RADAR-base / RADAR-RestApi

RESTful interface to access near real-time data
Apache License 2.0
2 stars 0 forks source link

Volume API crashes with 500 error #113

Closed mpgxvii closed 6 years ago

mpgxvii commented 6 years ago

Volume API crashes with 500 error when there is no &startTime=&endTime=

POST {{baseUrl}}/api/aggregate/BioIT-Demo/{{getDemoSubjectDetail.response.body.$.subjectId}}/distinct
  ?timeWindow=TEN_MIN
Authorization: Bearer {{token.response.body.access_token}}
Content-Type: application/json

{
  "sources":[
     {
        "sourceId":"b6f1a0bb-b663-4aa2-a776-3a51d4dc5f86",
        "sourceData":[
          {"name": "EMPATICA_E4_v1_ACCELEROMETER"}
        ]
     }
  ]
}

The front end does not know the effectiveTimeFrame for all sourcedatatypes.

nivemaham commented 6 years ago

@mpgxvii and @herkulano Current API changes would allow you to query under these options. If the endTime is not provided endTime will be the current timeStamp, since cannot request future data. If the startTime is not provided startTime will be calculated based on default number of windows and given timeWindow. If timeWindow is not provided, a best fitting timeWindow will be calculated for provided startTime and endTime. If none of the parameters are provided, API will return data for a period of 1 year with ONE_WEEK of timeWindow (~52 records) from current timestamp. If all parameters are provided, they will be respected in the request, but will be checked for whether it is under maximum number of records allowed in a query.

herkulano commented 6 years ago

We need a call without any startTime or endTime so that we "frame" the data to it's effectiveTimeFrame.

An example is if the data is only for 2 weeks and it's 4 years ago. Effectively we should show this timeFrame to the user and not the last year, month etc. Users might be misled to think there's no data.

The purpose of the volume component is to help the users navigate all of the data through time. For that, we need to know what is the effectiveTimeFrame of all the requested sources.
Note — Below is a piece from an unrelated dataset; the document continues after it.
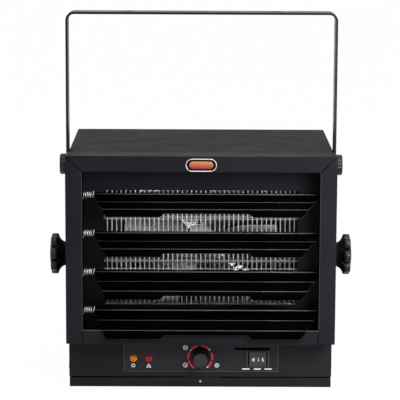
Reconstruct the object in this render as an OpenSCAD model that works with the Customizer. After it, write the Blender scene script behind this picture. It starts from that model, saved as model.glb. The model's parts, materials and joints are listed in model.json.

nivemaham commented 6 years ago

I understand your point, but this feature is contradicting with the issue of #107 . However, I think this could be feasible to for aggregated data, since we query for distinct value. But we will have to have some limitations on how many records we would allow in a query.

herkulano commented 6 years ago

Could you run a cronjob function that would pre-calculate the count for each day and keep these values on a separate table?
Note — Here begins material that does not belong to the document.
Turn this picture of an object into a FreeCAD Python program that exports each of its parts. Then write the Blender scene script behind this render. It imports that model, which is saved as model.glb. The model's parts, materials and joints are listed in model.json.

The function could slowly queue the calculation of the day count and the Volume API would work with this table instead, so then it would get a maximum of 366 days per year.
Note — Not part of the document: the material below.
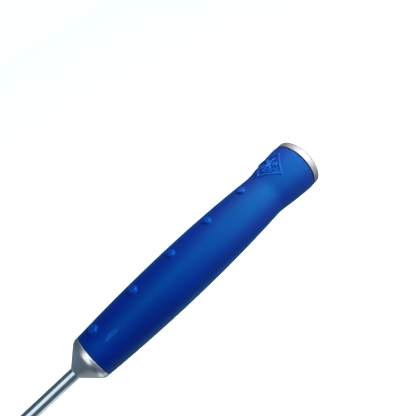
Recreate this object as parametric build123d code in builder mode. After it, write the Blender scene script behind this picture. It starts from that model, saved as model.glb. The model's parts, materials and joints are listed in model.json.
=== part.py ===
# Straight soft-grip tool handle on a thin round steel shank.
#
# Units are millimetres.  The handle's axis is the X axis.  The origin is the centre of the
# shank's shoulder, where a screwed-on tool head seats.  The stud points along -X and the grip
# and its end cap lie along +X.  +Z is up, through the middle of the row of nubs.
import os
from build123d import *

# Clearance between pieces that slide together by hand, on the radius
slip = 0.05

# Shank: a round bar with a stud in front of the shoulder and a thread at its rear end
shank_r = 3.0
shank_free = 108.0
stud_r = 2.5
stud_length = 12.0
thread_chamfer = 0.8
shank_inside = 130.3
cut_margin = 1.0

# Nose ferrule: a 45 degree cone that rounds over into a narrow rim
ferrule_tip_r = 3.3
ferrule_cone = 8.3
ferrule_rim = 2.4
ferrule_round = 4.5
ferrule_r = ferrule_tip_r + ferrule_cone
ferrule_edge_break = 0.15
spigot_length = 9.0

# Where the ferrule's back meets the grip; everything inside the grip is placed from here
grip_start = shank_free + ferrule_cone + ferrule_rim

# Cross pin through the ferrule's spigot and the shank
cross_pin_r = 1.0
cross_pin_x = grip_start + 4.5
cross_pin_length = 11.4
cross_pin_chamfer = 0.2

# Shank seal in its groove inside the ferrule
seal_groove_r = 4.3
seal_groove_width = 1.6
seal_groove_x = grip_start - 6.2

# Soft sleeve: two long arcs that meet at the belly, a neck, and a flare that levels off
# towards the cap
sleeve_length = 142.4
sleeve_front_r = 11.6
belly_at = 68.0
belly_r = 14.34
neck_at = 118.5
neck_r = 12.64
flare_r = 14.95
flare_end_slope = 0.05
neck_round = 26.0
sleeve_lip = 0.5
sleeve_rear_lip = 0.9

# Nubs: round buttons with a rounded edge, in one row, evenly spaced
nub_count = 5
first_nub_at = 8.0
nub_pitch = 24.7
nub_r = 2.35
nub_height = 1.15
nub_root = 1.2
nub_round = 0.9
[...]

herkulano commented 6 years ago

For the Volume API, I don't think we need a higher resolution than a day.

nivemaham commented 6 years ago

If we decide the timeWindow of the query would be ONE_DAY, then what we have now should work. However, not for TEN_SEC or something.

herkulano commented 6 years ago

Cool! I think we shouldn't need more than aONE_DAY for this purpose.

/cc @mpgxvii @afolarin

nivemaham commented 6 years ago

Yes. Exactly. Do you still want to query the whole table under ONE_DAY resolution? I thought the UI would allow some navigation which would produce respective queries to query for older data or future data. Keep in mind that a complete database can give you 366numberofSensorsnumberOfSources records in current response. If we remove this limitation, it will be huge. So I recommend to keep one year with one day resolution as default. We can change the default resolution to ONE_DAY as you suggested.

herkulano commented 6 years ago

Do you still want to query the whole table under ONE_DAY resolution?

Yes, as I mentioned above there could be a case where there are only 2 weeks of data 4 years ago, so it makes sense to get all the existing data for each sensor, but at a maximum resolution of ONE_DAY. There can even be a restriction on the API not to allow queries with a resolution higher than ONE_DAY.

nivemaham commented 6 years ago

It would be better if you could define a timeWindow and a timeFrame when the effectiveTimeFrame is unknown or as a default values for parameters( e.g. ONE_WEEK for last 5 years or ONE_DAY for last 2 years) and send a request to the rest-api, or it can be restricted on rest-api level as a default request for volume API. If we would remove the restrictions on the number of records to query, in few years we will have the same problems. Some requests may overload the server if there is no restrictions.